__Data shown__
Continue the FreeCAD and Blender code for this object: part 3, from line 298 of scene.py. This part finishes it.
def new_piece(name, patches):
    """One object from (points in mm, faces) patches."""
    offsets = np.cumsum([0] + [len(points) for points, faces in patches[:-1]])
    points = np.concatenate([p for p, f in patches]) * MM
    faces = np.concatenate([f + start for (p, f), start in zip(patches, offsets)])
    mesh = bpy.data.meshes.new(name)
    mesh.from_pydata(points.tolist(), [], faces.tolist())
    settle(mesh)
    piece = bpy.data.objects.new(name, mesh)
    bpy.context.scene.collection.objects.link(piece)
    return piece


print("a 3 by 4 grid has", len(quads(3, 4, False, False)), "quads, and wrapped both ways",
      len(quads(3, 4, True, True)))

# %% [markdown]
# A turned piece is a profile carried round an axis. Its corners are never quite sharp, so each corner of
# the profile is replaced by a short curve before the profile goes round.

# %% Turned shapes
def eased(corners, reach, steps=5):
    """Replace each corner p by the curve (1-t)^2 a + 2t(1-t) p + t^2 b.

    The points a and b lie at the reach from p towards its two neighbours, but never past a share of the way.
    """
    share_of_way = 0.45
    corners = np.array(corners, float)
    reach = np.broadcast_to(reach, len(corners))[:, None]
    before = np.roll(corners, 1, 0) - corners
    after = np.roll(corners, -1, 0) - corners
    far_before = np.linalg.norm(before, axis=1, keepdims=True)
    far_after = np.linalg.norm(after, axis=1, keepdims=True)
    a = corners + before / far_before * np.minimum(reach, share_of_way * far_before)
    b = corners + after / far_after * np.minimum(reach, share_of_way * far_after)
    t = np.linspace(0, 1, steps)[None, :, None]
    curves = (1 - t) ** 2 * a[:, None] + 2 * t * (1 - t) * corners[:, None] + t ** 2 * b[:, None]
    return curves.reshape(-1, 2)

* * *

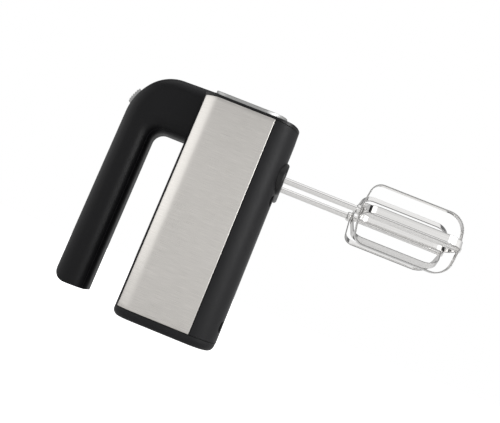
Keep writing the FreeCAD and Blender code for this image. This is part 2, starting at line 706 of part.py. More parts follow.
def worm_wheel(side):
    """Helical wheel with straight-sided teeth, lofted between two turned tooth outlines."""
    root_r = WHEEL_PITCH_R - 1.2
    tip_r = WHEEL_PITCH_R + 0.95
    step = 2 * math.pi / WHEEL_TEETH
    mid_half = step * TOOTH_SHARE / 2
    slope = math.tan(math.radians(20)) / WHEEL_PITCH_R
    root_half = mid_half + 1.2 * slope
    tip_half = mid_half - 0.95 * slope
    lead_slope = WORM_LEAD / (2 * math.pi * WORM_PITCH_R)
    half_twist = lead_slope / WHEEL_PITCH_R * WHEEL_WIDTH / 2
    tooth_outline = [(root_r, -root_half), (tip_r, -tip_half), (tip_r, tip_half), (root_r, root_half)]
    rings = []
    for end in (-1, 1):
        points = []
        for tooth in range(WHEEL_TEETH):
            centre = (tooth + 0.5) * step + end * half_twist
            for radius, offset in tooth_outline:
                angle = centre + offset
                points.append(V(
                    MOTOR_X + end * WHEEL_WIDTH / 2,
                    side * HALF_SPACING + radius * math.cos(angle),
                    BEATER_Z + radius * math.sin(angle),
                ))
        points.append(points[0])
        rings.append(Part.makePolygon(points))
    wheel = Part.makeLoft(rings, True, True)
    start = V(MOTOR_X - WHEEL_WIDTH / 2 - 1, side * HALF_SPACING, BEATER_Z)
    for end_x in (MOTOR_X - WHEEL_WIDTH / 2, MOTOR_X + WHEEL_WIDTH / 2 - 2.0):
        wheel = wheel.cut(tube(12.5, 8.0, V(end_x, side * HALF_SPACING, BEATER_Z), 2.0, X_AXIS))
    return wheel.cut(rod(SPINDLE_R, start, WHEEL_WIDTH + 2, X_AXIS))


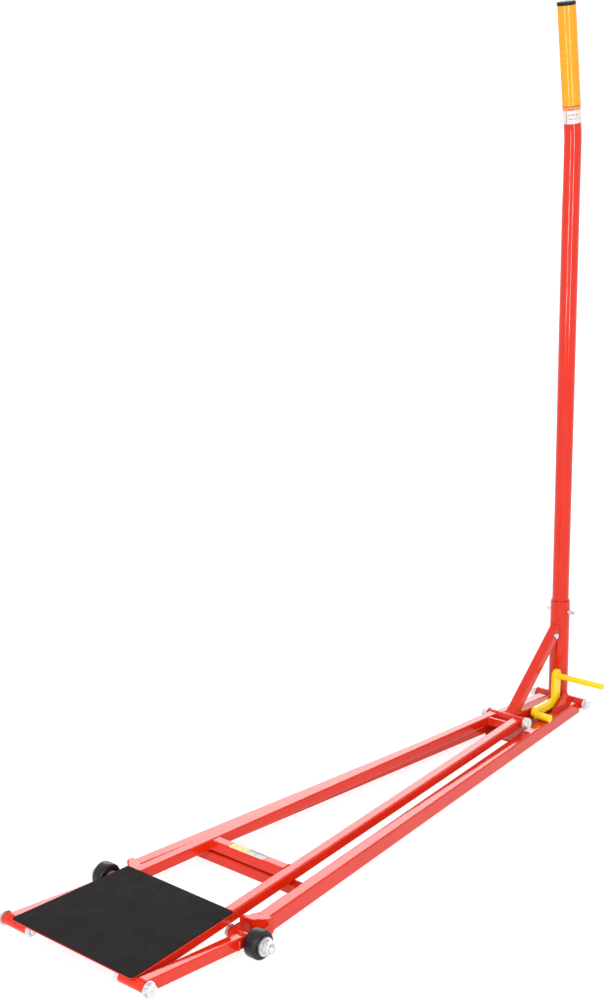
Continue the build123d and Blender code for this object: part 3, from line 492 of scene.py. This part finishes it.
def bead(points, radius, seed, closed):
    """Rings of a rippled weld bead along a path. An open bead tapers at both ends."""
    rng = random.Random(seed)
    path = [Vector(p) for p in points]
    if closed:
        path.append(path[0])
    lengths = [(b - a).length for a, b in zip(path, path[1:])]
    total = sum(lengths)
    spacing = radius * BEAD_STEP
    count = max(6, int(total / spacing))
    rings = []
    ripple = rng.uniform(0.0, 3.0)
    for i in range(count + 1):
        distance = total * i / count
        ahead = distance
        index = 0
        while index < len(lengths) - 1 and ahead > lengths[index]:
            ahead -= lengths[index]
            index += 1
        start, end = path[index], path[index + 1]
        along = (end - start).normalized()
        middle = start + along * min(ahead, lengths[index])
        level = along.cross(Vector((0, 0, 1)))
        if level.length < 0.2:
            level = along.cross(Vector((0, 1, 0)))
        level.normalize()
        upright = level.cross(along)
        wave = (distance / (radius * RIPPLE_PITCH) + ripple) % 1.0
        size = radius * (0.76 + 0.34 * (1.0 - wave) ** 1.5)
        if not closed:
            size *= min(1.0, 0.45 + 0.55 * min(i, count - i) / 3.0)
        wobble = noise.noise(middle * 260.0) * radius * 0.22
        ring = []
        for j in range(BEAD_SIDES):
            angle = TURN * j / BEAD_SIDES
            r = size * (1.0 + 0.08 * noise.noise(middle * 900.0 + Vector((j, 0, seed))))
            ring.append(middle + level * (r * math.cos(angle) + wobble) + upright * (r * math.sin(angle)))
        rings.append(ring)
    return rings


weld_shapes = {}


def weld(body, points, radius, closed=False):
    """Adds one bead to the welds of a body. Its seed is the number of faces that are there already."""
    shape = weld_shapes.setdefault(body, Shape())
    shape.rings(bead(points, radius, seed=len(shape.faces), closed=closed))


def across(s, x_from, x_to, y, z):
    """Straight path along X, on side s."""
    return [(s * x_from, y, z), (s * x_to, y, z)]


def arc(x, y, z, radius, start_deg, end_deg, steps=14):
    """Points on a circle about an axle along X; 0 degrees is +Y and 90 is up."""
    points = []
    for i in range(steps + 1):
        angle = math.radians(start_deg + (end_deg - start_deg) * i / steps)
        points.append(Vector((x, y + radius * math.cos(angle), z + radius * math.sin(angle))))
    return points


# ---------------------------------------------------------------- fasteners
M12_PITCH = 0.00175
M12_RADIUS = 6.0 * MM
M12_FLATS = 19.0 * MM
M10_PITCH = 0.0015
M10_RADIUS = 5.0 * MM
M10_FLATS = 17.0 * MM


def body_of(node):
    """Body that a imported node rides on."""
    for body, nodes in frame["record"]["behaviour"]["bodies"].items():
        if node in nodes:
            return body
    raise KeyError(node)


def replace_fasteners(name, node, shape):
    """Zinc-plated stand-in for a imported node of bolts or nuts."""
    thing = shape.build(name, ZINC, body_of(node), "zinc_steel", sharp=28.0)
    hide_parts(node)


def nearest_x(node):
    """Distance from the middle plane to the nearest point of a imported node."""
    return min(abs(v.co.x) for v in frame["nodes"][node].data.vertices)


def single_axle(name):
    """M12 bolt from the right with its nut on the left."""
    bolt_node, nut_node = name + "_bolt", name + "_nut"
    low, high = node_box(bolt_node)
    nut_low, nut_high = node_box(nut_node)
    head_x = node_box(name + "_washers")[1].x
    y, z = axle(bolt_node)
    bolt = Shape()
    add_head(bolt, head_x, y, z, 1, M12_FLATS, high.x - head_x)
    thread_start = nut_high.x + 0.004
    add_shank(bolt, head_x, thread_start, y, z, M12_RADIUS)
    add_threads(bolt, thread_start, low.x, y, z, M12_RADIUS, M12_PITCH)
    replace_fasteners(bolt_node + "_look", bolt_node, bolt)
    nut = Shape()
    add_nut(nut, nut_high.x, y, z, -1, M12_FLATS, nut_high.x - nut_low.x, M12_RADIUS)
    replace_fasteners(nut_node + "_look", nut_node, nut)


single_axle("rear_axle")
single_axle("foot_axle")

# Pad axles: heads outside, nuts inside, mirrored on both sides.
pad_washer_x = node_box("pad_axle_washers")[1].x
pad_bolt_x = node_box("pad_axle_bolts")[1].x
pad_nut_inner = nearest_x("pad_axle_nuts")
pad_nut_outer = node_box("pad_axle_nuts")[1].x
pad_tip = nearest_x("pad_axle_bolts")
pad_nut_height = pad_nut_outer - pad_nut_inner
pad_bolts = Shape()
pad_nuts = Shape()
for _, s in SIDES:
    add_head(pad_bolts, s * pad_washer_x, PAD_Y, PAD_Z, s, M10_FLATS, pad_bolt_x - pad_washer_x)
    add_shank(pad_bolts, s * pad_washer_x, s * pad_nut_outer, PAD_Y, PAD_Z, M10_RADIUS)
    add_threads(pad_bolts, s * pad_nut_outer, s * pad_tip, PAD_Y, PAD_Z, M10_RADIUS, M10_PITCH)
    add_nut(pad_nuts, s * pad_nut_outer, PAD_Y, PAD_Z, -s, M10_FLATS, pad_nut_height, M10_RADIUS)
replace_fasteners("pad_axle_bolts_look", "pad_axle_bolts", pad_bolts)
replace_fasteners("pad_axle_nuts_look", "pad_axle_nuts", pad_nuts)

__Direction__
Above are the records; from them, give again exactly the lines from the one containing "Continue the FreeCAD" to the one containing "2t(1-t) p + t^2 b.", both lines included, and nothing more.

__Response__
Continue the FreeCAD and Blender code for this object: part 3, from line 298 of scene.py. This part finishes it.
def new_piece(name, patches):
    """One object from (points in mm, faces) patches."""
    offsets = np.cumsum([0] + [len(points) for points, faces in patches[:-1]])
    points = np.concatenate([p for p, f in patches]) * MM
    faces = np.concatenate([f + start for (p, f), start in zip(patches, offsets)])
    mesh = bpy.data.meshes.new(name)
    mesh.from_pydata(points.tolist(), [], faces.tolist())
    settle(mesh)
    piece = bpy.data.objects.new(name, mesh)
    bpy.context.scene.collection.objects.link(piece)
    return piece


print("a 3 by 4 grid has", len(quads(3, 4, False, False)), "quads, and wrapped both ways",
      len(quads(3, 4, True, True)))

# %% [markdown]
# A turned piece is a profile carried round an axis. Its corners are never quite sharp, so each corner of
# the profile is replaced by a short curve before the profile goes round.

# %% Turned shapes
def eased(corners, reach, steps=5):
    """Replace each corner p by the curve (1-t)^2 a + 2t(1-t) p + t^2 b.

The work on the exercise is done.